• **Information provided**:
────────────────
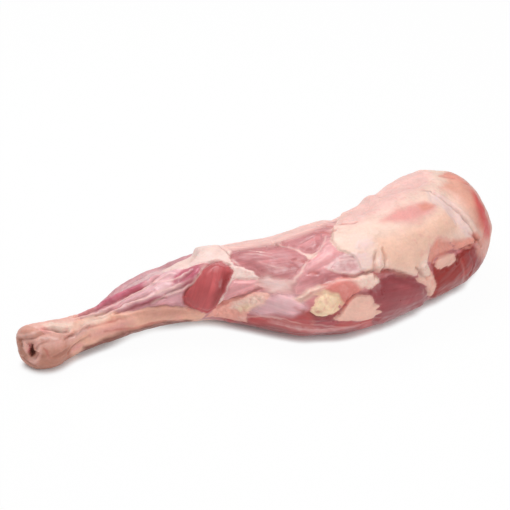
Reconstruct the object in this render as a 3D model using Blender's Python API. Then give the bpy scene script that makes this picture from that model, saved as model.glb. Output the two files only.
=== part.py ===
"""Raw leg of lamb, whole, with the hock left on and the rump cut round.

The leg is one closed body that lies on its side along X, hock at -X and rump at +X, with the
table at Z = 0 and the near side at -Y. It is a loft: rings stand along the leg, their sizes run
smoothly between a few named stations, and each muscle, bone or fat lump then lifts or sinks the
skin of the loft. Sizes are written in millimetres and turned into metres when the mesh is made.
An angle round the leg is 0 at the near side, 90 on top and 180 at the far side.
"""

import math
from collections import namedtuple

import bmesh
import bpy
import numpy as np

MM = 0.001

# ---- driving sizes, in millimetres ----
LENGTH = 540.0
HOCK_ROUNDING = 15.0
RUMP_ROUNDING = 46.0
HOCK_FACE_TURN = math.radians(38)  # the joint face at the hock looks a little to the near side
HOCK_FACE_REACH = 60.0  # the turn fades out this far up the leg
HOCK_FACE_NEARER = 12.0  # the face's middle is off the shank's middle line, to the near side
HOCK_FACE_HIGHER = 9.0
PIT_RADIUS = 4.5  # the open end of the bone, in the joint face
PIT_DEPTH = 9.0
PIT_NEARER = 6.0  # how far it stands from the middle of the face, to the near side
PIT_HIGHER = 1.0
PRESSED = 2.4  # what lies lower than this on the loft is pressed flat by the table

RINGS = 90
SIDES = 46
ROUND_SHARE = 0.85  # how strongly the rings crowd towards the two rounded ends
SECTION_POWER = 2.3  # 2 is an ellipse, and more is squarer
HOCK_POWER = 2.2
RUMP_POWER = 2.2
WAIST = 0.46  # the widest level, as a share of the height

# Distance from the hock's tip, how far the near and far edges stand from the middle line, the
# height of the top, and of the underside: the straight shin bone bridges from hock to thigh.
Station = namedtuple("Station", "name along near far top under")
STATIONS = (
    Station("hock tip", 0, -8, 20, 42, 1),
    Station("hock face rim", 14, -12, 23, 48, 0),
    Station("hock knob", 30, -13, 24, 49, 0),
    Station("ankle", 55, -1, 27, 43, 2),
    Station("lower shank", 84, 1, 36, 42, 6),
    Station("shank", 124, -2, 55, 54, 10),
    Station("calf", 175, -7, 59, 66, 9),
    Station("calf belly", 205, -18, 62, 74, 7),
    Station("knee", 240, -42, 61, 79, 3),
    Station("lower thigh", 285, -79, 48, 90, 0),
    Station("thigh", 335, -90, 41, 102, 0),
    Station("upper thigh", 390, -82, 53, 108, 0),
    Station("hip", 440, -70, 72, 110, 0),
    Station("rump", 480, -58, 86, 106, 0),
    Station("rump rim", 515, -38, 74, 93, 0),
    Station("rump end", 540, -20, 63, 76, 4),
)

# A soft bulge of the skin: where its middle is, its half sizes along and across its own length,
# how that length is turned from the leg's, and how far it stands out, or sinks if below 0.
Bulge = namedtuple("Bulge", "name along angle half_length half_width tilt lift")
BULGES = (
    Bulge("heel bone", 10, 125, 24, 16, 0, 3.0),
    Bulge("ball of the hock", 42, 5, 20, 20, 0, 2.0),
    Bulge("heel tendon", 88, 95, 60, 9, -6, 2.5),
    Bulge("hollow before the tendon", 98, 62, 46, 12, 8, -4.0),
    Bulge("shin bone", 120, -4, 80, 13, 4, 3.5),
    Bulge("calf muscle", 199, 34, 52, 24, 72, 6.5),
    Bulge("outer calf muscle", 158, 62, 46, 16, 12, 3.0),
    Bulge("far calf muscle", 165, 150, 60, 24, 0, 4.0),
    Bulge("knee cap", 209, 108, 24, 24, 0, 3.0),
    Bulge("hollow of the knee", 214, -12, 22, 22, 0, -7.0),
    Bulge("hollow above the calf", 236, 36, 30, 11, 75, -3.5),
    Bulge("front thigh muscle", 262, 82, 46, 22, 6, 3.5),
    Bulge("lower thigh muscle", 272, 8, 40, 20, -8, 4.0),
    Bulge("hollow under the fat", 306, 47, 40, 9, 30, -2.5),
    Bulge("fat lump", 296, 14, 24, 14, 35, 5.5),
    Bulge("fat roll", 330, 28, 30, 10, 20, 3.0),
    Bulge("inner thigh muscle", 366, -6, 50, 22, -10, 3.5),
    Bulge("hollow under the cap", 372, 18, 44, 8, -8, -3.0),
    Bulge("fat cap", 394, 66, 88, 62, 0, 4.0),
    Bulge("hollow behind the cap", 425, 5, 10, 26, 0, -2.5),
    Bulge("rump muscle", 462, -8, 44, 24, 0, 3.0),
    Bulge("crease of the rump", 470, 52, 44, 8, 78, -3.5),
    Bulge("rim of the rump", 498, 60, 70, 14, 85, 3.0),
    Bulge("shoulder of the rump", 452, 150, 40, 34, 0, 2.5),
    Bulge("dip behind the cap", 397, 150, 34, 30, 0, -2.0),
    Bulge("far thigh muscle", 320, 175, 70, 34, 0, 3.5),
    Bulge("far groove", 268, 140, 60, 9, 10, -3.0),
)


def smooth_curve(at, values, where):
    """A curve through the values that never overshoots them: a monotone cubic."""
    step = np.diff(at)
    slope = np.diff(values) / step
    tangent = np.zeros(len(at))
    turns = slope[:-1] * slope[1:] > 0
    before, after = 2 * step[1:] + step[:-1], step[1:] + 2 * step[:-1]
    with np.errstate(divide="ignore", invalid="ignore"):
        mean = (before + after) / (before / slope[:-1] + after / slope[1:])
    tangent[1:-1] = np.where(turns, mean, 0)
    tangent[0], tangent[-1] = slope[0], slope[-1]
    part = np.clip(np.searchsorted(at, where, side="right") - 1, 0, len(at) - 2)
    width = step[part]
    t = (where - at[part]) / width
    return (
        (2 * t**3 - 3 * t**2 + 1) * values[part]
        + (t**3 - 2 * t**2 + t) * width * tangent[part]
        + (3 * t**2 - 2 * t**3) * values[part + 1]
        + (t**3 - t**2) * width * tangent[part + 1]
    )


def profile(name, where):
    """One column of the stations, read at the given distances from the hock's tip."""
    at = np.array([s.along for s in STATIONS], float)
    values = np.array([getattr(s, name) for s in STATIONS], float)
    return smooth_curve(at, values, where)


def ring_places():
    """Distances from the tip at which rings stand, closer together at the rounded ends."""
    t = np.linspace(0, 1, RINGS + 2)[1:-1]
    crowded = (1 - np.cos(math.pi * t)) / 2
    return LENGTH * (ROUND_SHARE * crowded + (1 - ROUND_SHARE) * t)


def hock_rounding(along):
    """1 away from the hock's tip, falling to 0 at the tip on a rounded corner."""
    hock = np.clip((HOCK_ROUNDING - along) / HOCK_ROUNDING, 0, 1)
    return (1 - hock**HOCK_POWER) ** (1 / HOCK_POWER)


def end_rounding(along):
    """1 in the middle of the leg, falling to 0 at both ends on a rounded corner."""
    rump = np.clip((along - (LENGTH - RUMP_ROUNDING)) / RUMP_ROUNDING, 0, 1)
    return hock_rounding(along) * (1 - rump**RUMP_POWER) ** (1 / RUMP_POWER)


def signed_power(value, power):
    return np.sign(value) * np.abs(value) ** power


def loft():
    """Ring points, RINGS x SIDES x 3, before the muscles shape them."""
    along = ring_places()
    near, far, top, under = (profile(name, along) for name in ("near", "far", "top", "under"))
    waist = under + WAIST * (top - under)
    small = end_rounding(along)
    angle = np.linspace(0, 2 * math.pi, SIDES, endpoint=False)
    out = -signed_power(np.cos(angle), 2 / SECTION_POWER)
    up = signed_power(np.sin(angle), 2 / SECTION_POWER)
    off_line = 1 - hock_rounding(along)
    half = (far - near) / 2
    middle = (near + far) / 2 - HOCK_FACE_NEARER * off_line
    y = middle[:, None] + (small * half)[:, None] * out
    reach = np.where(up > 0, (top - waist)[:, None], (waist - under)[:, None])
    z = (waist + HOCK_FACE_HIGHER * off_line)[:, None] + small[:, None] * reach * up
    x = np.repeat(along[:, None], SIDES, axis=1)
    return np.stack([x, y, z], -1)


def bulged(points):
    """The rings with every bulge added, each along the direction out of its ring."""
    low, high = points.min(axis=1, keepdims=True), points.max(axis=1, keepdims=True)
    away = points - (low + high) / 2
    away[..., 0] = 0
    reach = np.linalg.norm(away, axis=-1)
    direction = away / reach[..., None]
    full_reach = reach / end_rounding(points[..., 0])
    angle = np.arctan2(direction[..., 2], -direction[..., 1])
    lift = np.zeros(points.shape[:2])
    for bulge in BULGES:
        turn = (angle - math.radians(bulge.angle) + math.pi) % (2 * math.pi) - math.pi
        run, across = points[..., 0] - bulge.along, turn * full_reach
        c, s = math.cos(math.radians(bulge.tilt)), math.sin(math.radians(bulge.tilt))
        long_way = (run * c + across * s) / bulge.half_length
        short_way = (across * c - run * s) / bulge.half_width
        lift += bulge.lift * np.clip(1 - long_way**2 - short_way**2, 0, 1) ** 1.5
    return points + direction * (lift * end_rounding(points[..., 0]))[..., None]


def pressed(points):
    """The rings let down by PRESSED, with what would be under the table pushed flat."""
    points = points.copy()
    points[..., 2] = np.maximum(points[..., 2] - PRESSED, 0)
    return points


def turned_face(points):
    """The rings near the hock's tip leaned over, so that the joint face looks to the near side."""
    points = points.copy()
    fade = np.clip(1 - points[..., 0] / HOCK_FACE_REACH, 0, 1) ** 2
    along = points[:, 0, 0].copy()
    middle = (profile("near", along) + profile("far", along)) / 2
    points[..., 0] -= math.tan(HOCK_FACE_TURN) * fade * (points[..., 1] - middle[:, None])
    return points


def pit_rings(rim):
    """Rings from the joint face's rim in to the bottom of the pit, and the bottom's middle."""
    middle = rim.mean(axis=0) + [math.tan(HOCK_FACE_TURN) * PIT_NEARER, -PIT_NEARER, PIT_HIGHER]
    away = rim - middle
    reach = np.linalg.norm(away, axis=1).mean()
    rings = []
    for radius, depth in ((1.7, 0.05), (1.0, 0.12), (0.85, 0.55), (0.5, 0.92)):
        share = radius * PIT_RADIUS / reach
        rings.append(middle + away * share + [depth * PIT_DEPTH, 0, 0])
    return rings, middle + [PIT_DEPTH, 0, 0]


def build_mesh(points):
    """Skins the rings, from the bottom of the hock's pit to the rump's end, over the origin."""
    inner, bottom = pit_rings(points[0])
    end = np.array([LENGTH, *points[-1].mean(axis=0)[1:]])
    low, high = points.min(axis=(0, 1)), np.maximum(points.max(axis=(0, 1)), end)
    to_frame = np.array([-(low[0] + high[0]) / 2, -(low[1] + high[1]) / 2, 0])
    mesh = bpy.data.meshes.new("leg_of_lamb")
    bm = bmesh.new()
    rings = [[bm.verts.new((p + to_frame) * MM) for p in ring] for ring in [*inner[::-1], *points]]
    for first, second in zip(rings[:-1], rings[1:], strict=True):
        for i in range(SIDES):
            j = (i + 1) % SIDES
            bm.faces.new((first[i], first[j], second[j], second[i]))
    for ring, middle in ((rings[0], bottom), (rings[-1][::-1], end)):
        pole = bm.verts.new((middle + to_frame) * MM)
        for i in range(SIDES):
            bm.faces.new((ring[(i + 1) % SIDES], ring[i], pole))
    bmesh.ops.recalc_face_normals(bm, faces=bm.faces)
    bm.to_mesh(mesh)
    bm.free()
    mesh.shade_smooth()
    return mesh


def raw_meat():
    """Pale red meat with a moist surface."""
    material = bpy.data.materials.new("raw_meat")
    material.use_nodes = True
    shader = material.node_tree.nodes["Principled BSDF"]
    shader.inputs["Base Color"].default_value = (0.62, 0.25, 0.22, 1)
    shader.inputs["Roughness"].default_value = 0.4
    return material


def main():
    for obj in list(bpy.data.objects):
        bpy.data.objects.remove(obj)
    points = turned_face(pressed(bulged(loft())))
    leg = bpy.data.objects.new("leg_of_lamb", build_mesh(points))
    leg.data.materials.append(raw_meat())
    bpy.context.scene.collection.objects.link(leg)


main()
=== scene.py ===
"""Looks for the raw leg of lamb: its skin of muscle, fat and membrane, and a plain white studio.

The frame's solid gives the shape. A fine grid of points is cast onto it from the leg's middle line,
and every point gets a place on a chart of the leg: how far it stands from the hock's tip, in
millimetres, and its angle round the leg, 0 at the near side, 90 on top and 180 at the far side.
Muscles, fat and membranes are outlines on that chart, and tendons, seams and creases are lines on
it. They raise or sink the skin, and are kept on it as attributes that the material reads. Some of
them paint light and shade into the colour: paler tops and ridges, darker undersides and creases.
"""
import itertools
import math
from collections import namedtuple
import bpy
import numpy as np
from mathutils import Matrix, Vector
from mathutils.bvhtree import BVHTree


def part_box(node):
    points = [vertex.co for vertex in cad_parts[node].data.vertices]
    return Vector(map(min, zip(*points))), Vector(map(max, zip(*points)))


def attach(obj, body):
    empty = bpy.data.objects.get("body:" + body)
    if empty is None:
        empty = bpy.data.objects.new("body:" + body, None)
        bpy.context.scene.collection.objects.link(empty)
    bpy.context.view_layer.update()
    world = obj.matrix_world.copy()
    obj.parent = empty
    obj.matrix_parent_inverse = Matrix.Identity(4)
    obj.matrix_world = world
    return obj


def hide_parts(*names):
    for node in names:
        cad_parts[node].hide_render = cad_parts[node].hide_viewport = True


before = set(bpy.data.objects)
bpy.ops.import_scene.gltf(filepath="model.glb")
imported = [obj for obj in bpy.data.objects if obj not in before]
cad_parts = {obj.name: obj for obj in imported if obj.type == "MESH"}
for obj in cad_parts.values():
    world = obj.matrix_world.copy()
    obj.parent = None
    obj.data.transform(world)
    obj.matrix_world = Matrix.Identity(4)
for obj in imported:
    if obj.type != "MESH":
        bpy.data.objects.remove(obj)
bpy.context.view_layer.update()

MM = 0.001
NODE = "leg_of_lamb"

# ---- camera, in metres and degrees ----
CAMERA_AZIMUTH = -22.0
CAMERA_ELEVATION = 35.0
CAMERA_DISTANCE = 1.5
CAMERA_LENS = 98.5
CAMERA_TARGET = Vector((-0.0003, 0.0412, 0.05))

# ---- light: world strength, then each lamp's name, place in metres, size and watts ----
WORLD_LIGHT = 0.36
FLOOR_COLOUR = (0.90, 0.90, 0.90)
SHADOW_REACH = 11 * MM
LAMP_AIM = Vector((0.03, 0.0, 0.05))
LAMPS = (
    ("overhead", (-0.08, 0.50, 1.20), 0.75, 11.0),
    ("front fill", (0.2, -1.15, 0.85), 0.7, 6.5),
)

# ---- the grid of the skin ----
RING_STEP = 1.0  # mm between rings along the straight part
HOCK_CAP_START = 20.0  # mm from the tip, where rings start to lean over towards it
RUMP_CAP_START = 494.0
HOCK_CAP_RINGS = 36
RUMP_CAP_RINGS = 56
SHOWN_FROM, SHOWN_TO = -60.0, 150.0  # degrees round the leg that get the fine spacing
SHOWN_SIDES = 220
HIDDEN_SIDES = 74
MIDDLE_REACH = 8.0  # mm of leg that each point of the middle line is taken from
MIDDLE_BLUR = 6.0
FIRST_ANGLE = -110.0  # degrees, where angles round the leg start, below it
SMOOTHING = 16  # passes that take the solid's facets out of the skin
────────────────
• **Set task**:
Repeat exactly the lines from the one containing "imported = [obj" to the one containing "CAMERA_TARGET = Vector((-0.0003, 0.0412, 0.05))", both lines included, and nothing else.

• **Finished task**:
imported = [obj for obj in bpy.data.objects if obj not in before]
cad_parts = {obj.name: obj for obj in imported if obj.type == "MESH"}
for obj in cad_parts.values():
    world = obj.matrix_world.copy()
    obj.parent = None
    obj.data.transform(world)
    obj.matrix_world = Matrix.Identity(4)
for obj in imported:
    if obj.type != "MESH":
        bpy.data.objects.remove(obj)
bpy.context.view_layer.update()

MM = 0.001
NODE = "leg_of_lamb"

# ---- camera, in metres and degrees ----
CAMERA_AZIMUTH = -22.0
CAMERA_ELEVATION = 35.0
CAMERA_DISTANCE = 1.5
CAMERA_LENS = 98.5
CAMERA_TARGET = Vector((-0.0003, 0.0412, 0.05))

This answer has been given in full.